→ **The problem**
Can you restate the lines of the entries below, word for word, from the first one through the line that includes "const FIT = 0.3;"?

* begin Materials provided *

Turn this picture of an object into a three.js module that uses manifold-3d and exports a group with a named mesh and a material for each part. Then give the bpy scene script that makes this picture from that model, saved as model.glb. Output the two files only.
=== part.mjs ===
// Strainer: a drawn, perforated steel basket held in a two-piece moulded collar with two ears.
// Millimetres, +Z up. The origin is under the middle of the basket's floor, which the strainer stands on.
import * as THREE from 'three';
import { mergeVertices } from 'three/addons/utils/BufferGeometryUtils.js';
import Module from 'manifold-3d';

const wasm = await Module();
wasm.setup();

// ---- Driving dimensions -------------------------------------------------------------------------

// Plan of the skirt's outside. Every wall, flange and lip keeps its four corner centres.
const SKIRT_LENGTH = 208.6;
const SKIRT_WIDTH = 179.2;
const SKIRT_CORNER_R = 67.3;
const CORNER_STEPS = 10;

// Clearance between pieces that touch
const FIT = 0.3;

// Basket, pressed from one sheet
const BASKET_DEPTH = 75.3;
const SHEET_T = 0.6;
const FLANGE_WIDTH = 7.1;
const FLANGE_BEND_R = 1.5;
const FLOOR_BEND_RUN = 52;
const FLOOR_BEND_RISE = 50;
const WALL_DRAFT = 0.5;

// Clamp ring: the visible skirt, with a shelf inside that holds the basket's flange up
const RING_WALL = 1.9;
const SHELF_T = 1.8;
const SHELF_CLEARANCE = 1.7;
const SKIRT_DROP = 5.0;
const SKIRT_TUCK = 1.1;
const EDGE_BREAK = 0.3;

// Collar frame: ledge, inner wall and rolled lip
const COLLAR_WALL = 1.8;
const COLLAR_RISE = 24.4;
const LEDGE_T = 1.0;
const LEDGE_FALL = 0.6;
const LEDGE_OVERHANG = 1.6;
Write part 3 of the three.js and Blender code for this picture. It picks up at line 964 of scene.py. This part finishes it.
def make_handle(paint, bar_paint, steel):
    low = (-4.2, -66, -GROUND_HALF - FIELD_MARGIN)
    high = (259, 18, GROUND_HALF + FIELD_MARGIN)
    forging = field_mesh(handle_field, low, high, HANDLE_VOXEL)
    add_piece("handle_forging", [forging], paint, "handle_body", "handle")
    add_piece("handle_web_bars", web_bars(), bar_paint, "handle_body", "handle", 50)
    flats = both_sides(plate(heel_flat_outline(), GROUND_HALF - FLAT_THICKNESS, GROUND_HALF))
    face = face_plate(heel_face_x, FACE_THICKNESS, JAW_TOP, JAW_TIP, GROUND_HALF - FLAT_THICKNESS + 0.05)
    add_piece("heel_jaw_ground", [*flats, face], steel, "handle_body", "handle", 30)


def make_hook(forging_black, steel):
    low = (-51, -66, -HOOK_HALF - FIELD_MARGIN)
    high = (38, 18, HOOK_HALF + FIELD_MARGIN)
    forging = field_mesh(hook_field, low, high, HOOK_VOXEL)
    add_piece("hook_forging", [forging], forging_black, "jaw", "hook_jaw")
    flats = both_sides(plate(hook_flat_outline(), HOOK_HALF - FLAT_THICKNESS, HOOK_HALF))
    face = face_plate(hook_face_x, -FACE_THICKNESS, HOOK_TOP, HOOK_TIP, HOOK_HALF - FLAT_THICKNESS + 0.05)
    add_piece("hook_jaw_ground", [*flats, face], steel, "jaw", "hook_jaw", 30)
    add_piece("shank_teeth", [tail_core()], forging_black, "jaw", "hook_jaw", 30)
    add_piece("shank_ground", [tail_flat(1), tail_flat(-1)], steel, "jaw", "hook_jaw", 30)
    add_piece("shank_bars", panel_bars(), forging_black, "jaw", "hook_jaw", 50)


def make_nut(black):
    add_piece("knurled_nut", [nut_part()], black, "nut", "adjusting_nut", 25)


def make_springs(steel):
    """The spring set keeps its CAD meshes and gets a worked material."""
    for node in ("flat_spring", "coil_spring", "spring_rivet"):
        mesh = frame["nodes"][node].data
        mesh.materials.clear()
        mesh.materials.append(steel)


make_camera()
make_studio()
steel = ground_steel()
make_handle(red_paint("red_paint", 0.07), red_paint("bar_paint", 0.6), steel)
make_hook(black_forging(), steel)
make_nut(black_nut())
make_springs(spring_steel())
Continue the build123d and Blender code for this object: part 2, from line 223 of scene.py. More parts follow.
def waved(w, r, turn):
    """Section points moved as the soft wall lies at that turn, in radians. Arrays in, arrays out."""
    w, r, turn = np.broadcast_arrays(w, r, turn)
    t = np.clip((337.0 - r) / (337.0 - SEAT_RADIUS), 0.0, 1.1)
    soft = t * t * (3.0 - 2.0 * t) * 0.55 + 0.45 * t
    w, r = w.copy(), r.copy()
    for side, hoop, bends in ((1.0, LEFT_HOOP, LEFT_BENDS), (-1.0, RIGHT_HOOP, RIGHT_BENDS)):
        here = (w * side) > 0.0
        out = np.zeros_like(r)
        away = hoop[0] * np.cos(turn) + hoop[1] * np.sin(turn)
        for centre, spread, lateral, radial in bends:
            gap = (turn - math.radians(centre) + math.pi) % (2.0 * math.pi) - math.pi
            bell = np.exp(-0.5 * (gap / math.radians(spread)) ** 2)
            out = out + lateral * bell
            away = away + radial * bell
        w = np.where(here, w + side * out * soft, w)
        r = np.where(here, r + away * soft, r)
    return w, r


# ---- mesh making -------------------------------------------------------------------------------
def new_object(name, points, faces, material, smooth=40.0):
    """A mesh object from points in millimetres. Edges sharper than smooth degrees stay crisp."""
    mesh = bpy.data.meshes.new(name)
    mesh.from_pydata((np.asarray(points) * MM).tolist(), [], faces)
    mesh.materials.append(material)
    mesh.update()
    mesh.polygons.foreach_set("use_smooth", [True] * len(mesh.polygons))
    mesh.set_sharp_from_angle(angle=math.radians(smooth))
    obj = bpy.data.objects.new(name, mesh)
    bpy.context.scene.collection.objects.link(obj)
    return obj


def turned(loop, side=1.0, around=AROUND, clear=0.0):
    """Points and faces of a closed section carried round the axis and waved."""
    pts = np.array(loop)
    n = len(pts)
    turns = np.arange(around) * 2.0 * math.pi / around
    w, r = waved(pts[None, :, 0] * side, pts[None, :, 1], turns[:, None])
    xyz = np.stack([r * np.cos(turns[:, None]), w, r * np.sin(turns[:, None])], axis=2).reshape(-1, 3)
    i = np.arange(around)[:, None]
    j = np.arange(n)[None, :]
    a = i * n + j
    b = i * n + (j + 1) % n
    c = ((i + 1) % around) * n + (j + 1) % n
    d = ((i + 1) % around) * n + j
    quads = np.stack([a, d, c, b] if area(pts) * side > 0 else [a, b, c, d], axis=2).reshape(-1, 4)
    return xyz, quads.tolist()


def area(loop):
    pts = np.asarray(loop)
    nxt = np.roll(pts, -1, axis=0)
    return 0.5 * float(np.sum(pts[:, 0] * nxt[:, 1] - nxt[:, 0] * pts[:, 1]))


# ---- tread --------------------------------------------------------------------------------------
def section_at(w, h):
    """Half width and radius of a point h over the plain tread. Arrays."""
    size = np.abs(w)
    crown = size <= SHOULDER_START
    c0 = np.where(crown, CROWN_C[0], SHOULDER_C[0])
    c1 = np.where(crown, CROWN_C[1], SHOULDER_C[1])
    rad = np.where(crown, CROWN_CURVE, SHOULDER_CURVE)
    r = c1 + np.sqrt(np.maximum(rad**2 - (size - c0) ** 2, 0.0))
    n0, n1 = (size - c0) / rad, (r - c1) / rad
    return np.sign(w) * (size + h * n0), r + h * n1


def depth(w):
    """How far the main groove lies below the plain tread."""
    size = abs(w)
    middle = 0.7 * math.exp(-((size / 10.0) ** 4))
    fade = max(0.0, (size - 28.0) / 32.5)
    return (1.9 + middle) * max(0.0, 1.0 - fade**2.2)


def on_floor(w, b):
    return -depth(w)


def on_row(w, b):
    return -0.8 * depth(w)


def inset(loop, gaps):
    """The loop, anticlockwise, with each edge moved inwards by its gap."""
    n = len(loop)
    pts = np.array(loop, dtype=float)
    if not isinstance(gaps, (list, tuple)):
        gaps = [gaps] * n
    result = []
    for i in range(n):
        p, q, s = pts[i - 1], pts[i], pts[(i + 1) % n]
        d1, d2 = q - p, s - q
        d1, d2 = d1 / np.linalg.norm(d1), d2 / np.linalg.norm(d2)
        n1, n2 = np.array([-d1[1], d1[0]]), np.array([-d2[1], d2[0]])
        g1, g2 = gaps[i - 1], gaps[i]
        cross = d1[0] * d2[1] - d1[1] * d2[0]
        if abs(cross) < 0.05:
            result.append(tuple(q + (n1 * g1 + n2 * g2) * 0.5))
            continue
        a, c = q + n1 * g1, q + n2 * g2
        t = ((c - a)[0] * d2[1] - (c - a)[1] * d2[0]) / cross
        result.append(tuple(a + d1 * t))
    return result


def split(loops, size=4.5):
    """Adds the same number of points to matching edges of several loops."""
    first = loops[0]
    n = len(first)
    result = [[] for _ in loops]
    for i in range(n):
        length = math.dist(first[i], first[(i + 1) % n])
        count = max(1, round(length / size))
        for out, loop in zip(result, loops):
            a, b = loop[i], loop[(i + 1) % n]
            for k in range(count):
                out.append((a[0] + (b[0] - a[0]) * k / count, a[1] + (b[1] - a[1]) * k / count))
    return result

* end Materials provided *

→ **Answer to the task**
Turn this picture of an object into a three.js module that uses manifold-3d and exports a group with a named mesh and a material for each part. Then give the bpy scene script that makes this picture from that model, saved as model.glb. Output the two files only.
=== part.mjs ===
// Strainer: a drawn, perforated steel basket held in a two-piece moulded collar with two ears.
// Millimetres, +Z up. The origin is under the middle of the basket's floor, which the strainer stands on.
import * as THREE from 'three';
import { mergeVertices } from 'three/addons/utils/BufferGeometryUtils.js';
import Module from 'manifold-3d';

const wasm = await Module();
wasm.setup();

// ---- Driving dimensions -------------------------------------------------------------------------

// Plan of the skirt's outside. Every wall, flange and lip keeps its four corner centres.
const SKIRT_LENGTH = 208.6;
const SKIRT_WIDTH = 179.2;
const SKIRT_CORNER_R = 67.3;
const CORNER_STEPS = 10;

// Clearance between pieces that touch
const FIT = 0.3;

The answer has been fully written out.